• [WHAT THE TASK ASKS]:
Write out only the span of lines that begins at the line with "doc.recompute()" and ends at the line with "# Places in". Keep both end lines, word for word.

• [EXTRACTED DATA]:

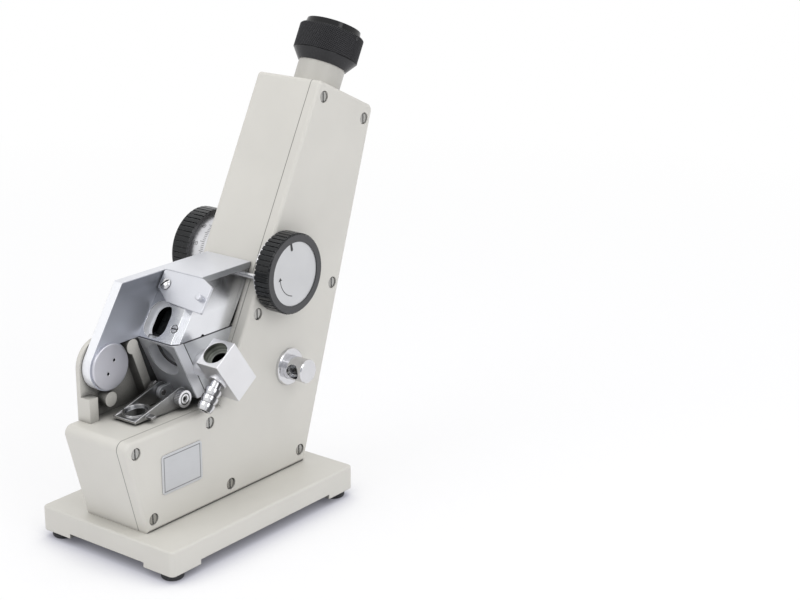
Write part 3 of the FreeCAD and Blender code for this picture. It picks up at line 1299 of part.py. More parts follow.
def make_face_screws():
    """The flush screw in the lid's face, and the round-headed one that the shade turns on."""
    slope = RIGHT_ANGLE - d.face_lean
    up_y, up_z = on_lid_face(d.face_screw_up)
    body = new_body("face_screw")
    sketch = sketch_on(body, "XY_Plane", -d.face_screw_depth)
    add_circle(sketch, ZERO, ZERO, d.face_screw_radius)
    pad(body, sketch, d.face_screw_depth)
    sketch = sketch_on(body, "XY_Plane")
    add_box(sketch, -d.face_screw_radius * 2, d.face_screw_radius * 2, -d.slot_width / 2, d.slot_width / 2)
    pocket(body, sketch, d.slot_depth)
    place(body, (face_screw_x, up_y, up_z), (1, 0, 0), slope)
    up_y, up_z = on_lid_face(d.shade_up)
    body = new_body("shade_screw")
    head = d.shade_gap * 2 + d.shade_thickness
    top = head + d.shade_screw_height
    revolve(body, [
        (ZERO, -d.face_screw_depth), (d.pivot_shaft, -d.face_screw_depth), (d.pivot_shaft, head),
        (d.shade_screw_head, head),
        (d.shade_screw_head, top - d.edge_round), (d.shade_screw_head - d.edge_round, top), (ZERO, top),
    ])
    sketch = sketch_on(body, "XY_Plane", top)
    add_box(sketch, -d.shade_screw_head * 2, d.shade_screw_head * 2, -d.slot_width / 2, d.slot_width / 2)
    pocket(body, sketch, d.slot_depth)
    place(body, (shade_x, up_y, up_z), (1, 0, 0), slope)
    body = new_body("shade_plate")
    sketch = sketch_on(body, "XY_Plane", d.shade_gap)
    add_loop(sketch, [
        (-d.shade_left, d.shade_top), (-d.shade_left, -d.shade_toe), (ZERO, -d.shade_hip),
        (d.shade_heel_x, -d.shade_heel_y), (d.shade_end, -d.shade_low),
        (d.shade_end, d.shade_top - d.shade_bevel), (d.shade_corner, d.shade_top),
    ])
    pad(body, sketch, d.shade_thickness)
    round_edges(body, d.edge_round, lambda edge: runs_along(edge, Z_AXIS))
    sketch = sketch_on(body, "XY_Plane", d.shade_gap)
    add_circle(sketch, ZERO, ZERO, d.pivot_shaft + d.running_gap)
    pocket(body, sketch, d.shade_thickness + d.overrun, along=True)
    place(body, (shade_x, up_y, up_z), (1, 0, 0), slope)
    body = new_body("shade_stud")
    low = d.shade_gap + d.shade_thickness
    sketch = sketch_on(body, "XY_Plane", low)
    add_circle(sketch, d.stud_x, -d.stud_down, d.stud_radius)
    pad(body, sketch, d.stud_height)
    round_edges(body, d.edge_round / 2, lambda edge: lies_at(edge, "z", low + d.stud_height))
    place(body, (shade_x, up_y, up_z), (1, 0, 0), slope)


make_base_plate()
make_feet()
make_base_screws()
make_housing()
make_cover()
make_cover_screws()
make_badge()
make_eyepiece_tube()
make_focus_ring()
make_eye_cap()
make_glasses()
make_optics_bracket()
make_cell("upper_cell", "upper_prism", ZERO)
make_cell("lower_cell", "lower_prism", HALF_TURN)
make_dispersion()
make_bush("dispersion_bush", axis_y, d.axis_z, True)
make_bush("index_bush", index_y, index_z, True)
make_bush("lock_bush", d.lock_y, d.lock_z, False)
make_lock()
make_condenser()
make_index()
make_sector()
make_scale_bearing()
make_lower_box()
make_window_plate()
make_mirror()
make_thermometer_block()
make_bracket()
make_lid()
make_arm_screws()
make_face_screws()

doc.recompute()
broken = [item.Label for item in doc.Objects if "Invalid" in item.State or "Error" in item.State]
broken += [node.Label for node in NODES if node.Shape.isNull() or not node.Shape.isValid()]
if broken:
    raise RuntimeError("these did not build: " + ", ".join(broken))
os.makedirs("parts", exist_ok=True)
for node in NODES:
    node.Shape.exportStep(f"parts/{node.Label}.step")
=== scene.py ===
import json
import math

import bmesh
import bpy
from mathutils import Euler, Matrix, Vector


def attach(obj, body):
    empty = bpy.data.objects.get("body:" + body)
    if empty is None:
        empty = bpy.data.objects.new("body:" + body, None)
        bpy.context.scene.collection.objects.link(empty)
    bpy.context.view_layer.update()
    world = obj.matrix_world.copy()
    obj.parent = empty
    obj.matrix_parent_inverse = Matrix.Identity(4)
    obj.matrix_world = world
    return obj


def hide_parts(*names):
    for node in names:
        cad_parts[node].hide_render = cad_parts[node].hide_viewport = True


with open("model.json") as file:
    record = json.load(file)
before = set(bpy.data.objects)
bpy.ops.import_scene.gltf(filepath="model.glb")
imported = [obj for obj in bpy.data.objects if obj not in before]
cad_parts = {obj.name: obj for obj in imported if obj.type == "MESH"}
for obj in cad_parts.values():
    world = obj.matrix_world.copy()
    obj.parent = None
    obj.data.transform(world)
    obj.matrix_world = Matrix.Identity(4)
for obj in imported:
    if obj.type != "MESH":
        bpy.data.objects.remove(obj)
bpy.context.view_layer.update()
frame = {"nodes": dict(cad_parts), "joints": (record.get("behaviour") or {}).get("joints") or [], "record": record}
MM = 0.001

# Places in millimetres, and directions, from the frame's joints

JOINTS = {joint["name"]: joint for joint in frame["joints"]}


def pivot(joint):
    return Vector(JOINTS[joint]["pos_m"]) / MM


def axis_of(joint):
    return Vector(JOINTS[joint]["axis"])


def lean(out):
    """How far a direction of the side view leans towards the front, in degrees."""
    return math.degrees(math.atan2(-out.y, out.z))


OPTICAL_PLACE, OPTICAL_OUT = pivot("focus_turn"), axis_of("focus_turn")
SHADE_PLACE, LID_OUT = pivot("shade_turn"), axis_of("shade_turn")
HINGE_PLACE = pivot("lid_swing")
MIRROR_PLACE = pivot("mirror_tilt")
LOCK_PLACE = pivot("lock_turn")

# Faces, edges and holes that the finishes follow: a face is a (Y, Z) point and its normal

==

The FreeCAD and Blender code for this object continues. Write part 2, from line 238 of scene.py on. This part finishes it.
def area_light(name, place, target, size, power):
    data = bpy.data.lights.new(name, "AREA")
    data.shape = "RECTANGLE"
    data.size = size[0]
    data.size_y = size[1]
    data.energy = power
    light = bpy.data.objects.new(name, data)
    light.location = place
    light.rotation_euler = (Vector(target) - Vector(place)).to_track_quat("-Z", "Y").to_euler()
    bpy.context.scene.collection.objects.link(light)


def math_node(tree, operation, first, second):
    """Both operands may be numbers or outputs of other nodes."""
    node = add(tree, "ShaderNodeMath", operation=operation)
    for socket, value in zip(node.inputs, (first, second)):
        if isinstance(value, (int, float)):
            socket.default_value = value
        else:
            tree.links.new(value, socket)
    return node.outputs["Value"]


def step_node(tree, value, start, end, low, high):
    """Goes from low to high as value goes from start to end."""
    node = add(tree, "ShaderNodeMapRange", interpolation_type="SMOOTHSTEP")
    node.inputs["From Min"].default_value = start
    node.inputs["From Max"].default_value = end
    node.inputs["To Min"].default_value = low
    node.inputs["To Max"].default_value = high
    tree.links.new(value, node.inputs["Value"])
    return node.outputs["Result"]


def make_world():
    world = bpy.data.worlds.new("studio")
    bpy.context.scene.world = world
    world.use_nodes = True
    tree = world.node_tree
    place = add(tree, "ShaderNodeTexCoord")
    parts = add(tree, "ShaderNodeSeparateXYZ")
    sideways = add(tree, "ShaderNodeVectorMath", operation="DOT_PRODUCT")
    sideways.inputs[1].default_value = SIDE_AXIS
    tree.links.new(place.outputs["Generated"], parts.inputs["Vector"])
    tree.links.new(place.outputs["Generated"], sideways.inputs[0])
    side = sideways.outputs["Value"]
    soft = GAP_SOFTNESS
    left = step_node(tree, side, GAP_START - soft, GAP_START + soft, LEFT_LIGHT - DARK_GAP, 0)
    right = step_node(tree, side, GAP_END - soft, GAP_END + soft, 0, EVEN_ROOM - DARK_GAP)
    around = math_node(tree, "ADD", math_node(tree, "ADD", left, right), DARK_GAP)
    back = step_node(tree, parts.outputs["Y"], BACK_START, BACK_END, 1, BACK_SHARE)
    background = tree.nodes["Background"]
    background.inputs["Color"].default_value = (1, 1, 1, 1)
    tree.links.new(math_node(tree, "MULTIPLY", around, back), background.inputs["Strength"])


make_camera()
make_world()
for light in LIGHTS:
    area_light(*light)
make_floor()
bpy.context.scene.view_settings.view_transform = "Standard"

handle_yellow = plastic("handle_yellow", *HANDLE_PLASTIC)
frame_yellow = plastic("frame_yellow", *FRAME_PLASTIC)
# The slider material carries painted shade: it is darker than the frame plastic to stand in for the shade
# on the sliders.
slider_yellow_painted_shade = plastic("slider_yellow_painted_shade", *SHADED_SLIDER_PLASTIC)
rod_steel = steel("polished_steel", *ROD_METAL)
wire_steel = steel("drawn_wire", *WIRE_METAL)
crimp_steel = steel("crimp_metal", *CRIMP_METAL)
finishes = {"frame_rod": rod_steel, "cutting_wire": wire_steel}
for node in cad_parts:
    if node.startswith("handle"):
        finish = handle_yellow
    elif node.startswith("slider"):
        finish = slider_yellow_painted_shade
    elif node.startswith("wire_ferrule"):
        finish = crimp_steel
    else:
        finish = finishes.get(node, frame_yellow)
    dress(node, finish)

• [EXERCISE OUTPUT]:
doc.recompute()
broken = [item.Label for item in doc.Objects if "Invalid" in item.State or "Error" in item.State]
broken += [node.Label for node in NODES if node.Shape.isNull() or not node.Shape.isValid()]
if broken:
    raise RuntimeError("these did not build: " + ", ".join(broken))
os.makedirs("parts", exist_ok=True)
for node in NODES:
    node.Shape.exportStep(f"parts/{node.Label}.step")
=== scene.py ===
import json
import math

import bmesh
import bpy
from mathutils import Euler, Matrix, Vector


def attach(obj, body):
    empty = bpy.data.objects.get("body:" + body)
    if empty is None:
        empty = bpy.data.objects.new("body:" + body, None)
        bpy.context.scene.collection.objects.link(empty)
    bpy.context.view_layer.update()
    world = obj.matrix_world.copy()
    obj.parent = empty
    obj.matrix_parent_inverse = Matrix.Identity(4)
    obj.matrix_world = world
    return obj


def hide_parts(*names):
    for node in names:
        cad_parts[node].hide_render = cad_parts[node].hide_viewport = True


with open("model.json") as file:
    record = json.load(file)
before = set(bpy.data.objects)
bpy.ops.import_scene.gltf(filepath="model.glb")
imported = [obj for obj in bpy.data.objects if obj not in before]
cad_parts = {obj.name: obj for obj in imported if obj.type == "MESH"}
for obj in cad_parts.values():
    world = obj.matrix_world.copy()
    obj.parent = None
    obj.data.transform(world)
    obj.matrix_world = Matrix.Identity(4)
for obj in imported:
    if obj.type != "MESH":
        bpy.data.objects.remove(obj)
bpy.context.view_layer.update()
frame = {"nodes": dict(cad_parts), "joints": (record.get("behaviour") or {}).get("joints") or [], "record": record}
MM = 0.001

# Places in millimetres, and directions, from the frame's joints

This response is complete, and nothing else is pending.